▶ _Directions for this task_
From the listing below, pull out every line where the string "bodies" appears.

▶ _Collected material_
..........
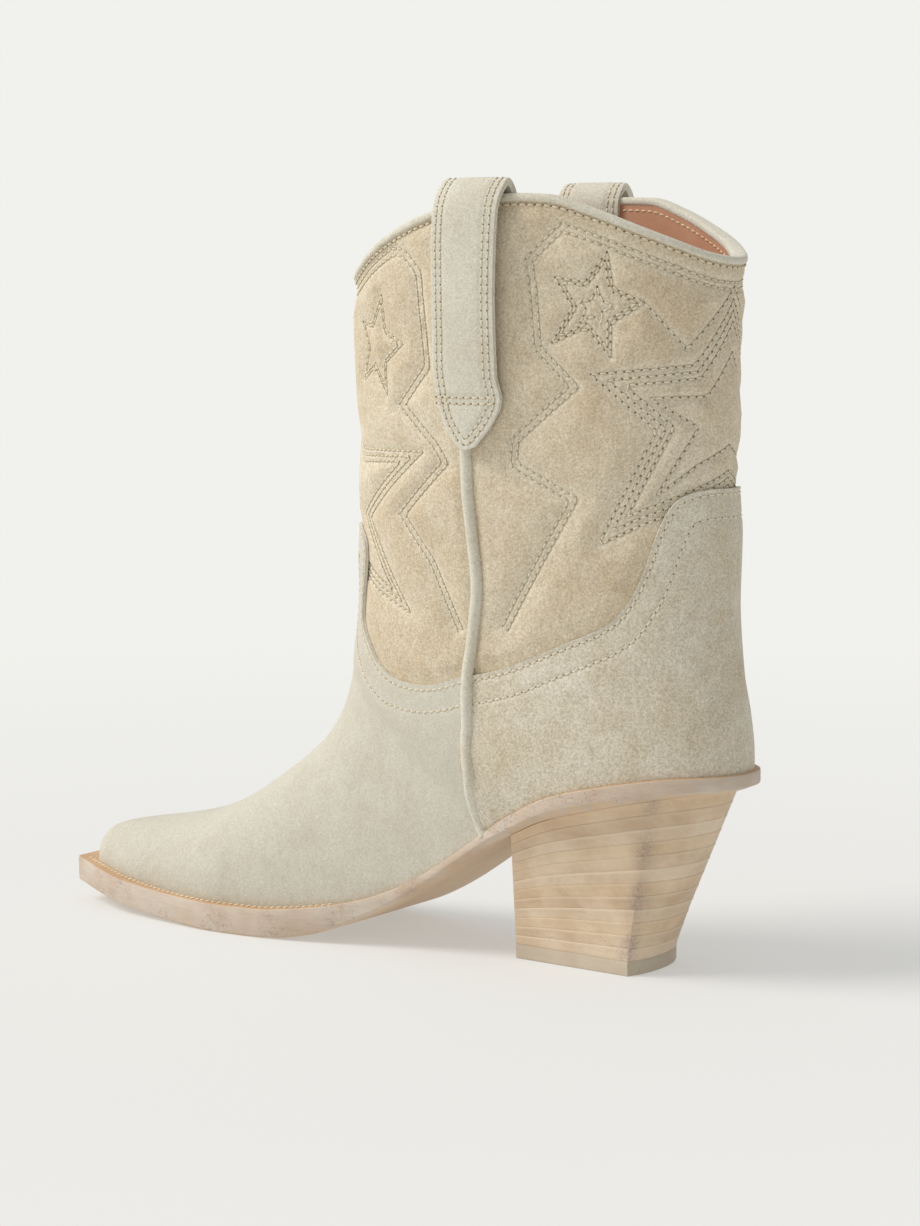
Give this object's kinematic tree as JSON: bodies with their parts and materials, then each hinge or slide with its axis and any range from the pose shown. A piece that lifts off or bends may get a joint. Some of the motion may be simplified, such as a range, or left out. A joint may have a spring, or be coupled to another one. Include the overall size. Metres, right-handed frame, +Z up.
{
  "type": "cowboy boot",
  "caption": "Short pull-on western boot in cream suede with a quilted shaft, pull straps, snip toe, welted leather sole and angled stacked heel.",
  "frame": {"origin": "on the floor under the middle of the heel, on the heel tip's bottom face", "axes": "+X from the toe to the heel, +Y to the wearer's outer side, +Z up"},
  "size_m": [0.2733, 0.0952, 0.2616],
  "materials": {
    "foot_suede": "cream suede with a short soft nap",
    "shaft_suede": "warm cream suede, quilted in rows of stitches",
    "trim_suede": "pale suede, cut edges",
    "lining_leather": "smooth orange-tan lining leather",
    "padding": "matt foam and felt",
    "leather_board": "matt leather board",
    "sole_leather": "natural edge, lightly scuffed",
    "heel_leather": "stacked natural edge, lightly scuffed",
    "tip_rubber": "matt pale rubber",
    "cork": "matt ground cork",
    "steel": "plain spring steel"
  },
  "bodies": {
    "root": {"vamp": "foot_suede", "heel_counter": "foot_suede", "shaft_front": "shaft_suede", "shaft_back": "shaft_suede", "side_piping_inner": "trim_suede", "side_piping_outer": "trim_suede", "top_binding": "trim_suede", "pull_strap_inner": "trim_suede", "pull_strap_outer": "trim_suede", "shaft_lining_front": "lining_leather", "shaft_lining_back": "lining_leather", "vamp_lining": "lining_leather", "heel_lining": "lining_leather", "pull_strap_lining_inner": "lining_leather", "pull_strap_lining_outer": "lining_leather", "sock_liner": "lining_leather", "heel_sock_pad": "lining_leather", "shaft_pad_front": "padding", "shaft_pad_back": "padding", "vamp_interlining": "padding", "toe_puff": "leather_board", "heel_stiffener": "leather_board", "insole_board": "leather_board", "heel_seat_filler": "leather_board", "welt": "sole_leather", "outsole": "sole_leather", "heel_lift_01": "heel_leather", "heel_lift_02": "heel_leather", "heel_lift_03": "heel_leather", "heel_lift_04": "heel_leather", "heel_lift_05": "heel_leather", "heel_lift_06": "heel_leather", "heel_lift_07": "heel_leather", "heel_lift_08": "heel_leather", "heel_lift_09": "heel_leather", "heel_lift_10": "heel_leather", "heel_lift_11": "heel_leather", "heel_lift_12": "heel_leather", "top_piece": "tip_rubber", "forepart_filler": "cork", "shank": "steel", "heel_screw": "steel", "seat_nail_1": "steel", "seat_nail_2": "steel", "seat_nail_3": "steel", "seat_nail_4": "steel"}
  },
  "joints": []
}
..........
▶ _Output for this task_
Give this object's kinematic tree as JSON: bodies with their parts and materials, then each hinge or slide with its axis and any range from the pose shown. A piece that lifts off or bends may get a joint. Some of the motion may be simplified, such as a range, or left out. A joint may have a spring, or be coupled to another one. Include the overall size. Metres, right-handed frame, +Z up.
  "bodies": {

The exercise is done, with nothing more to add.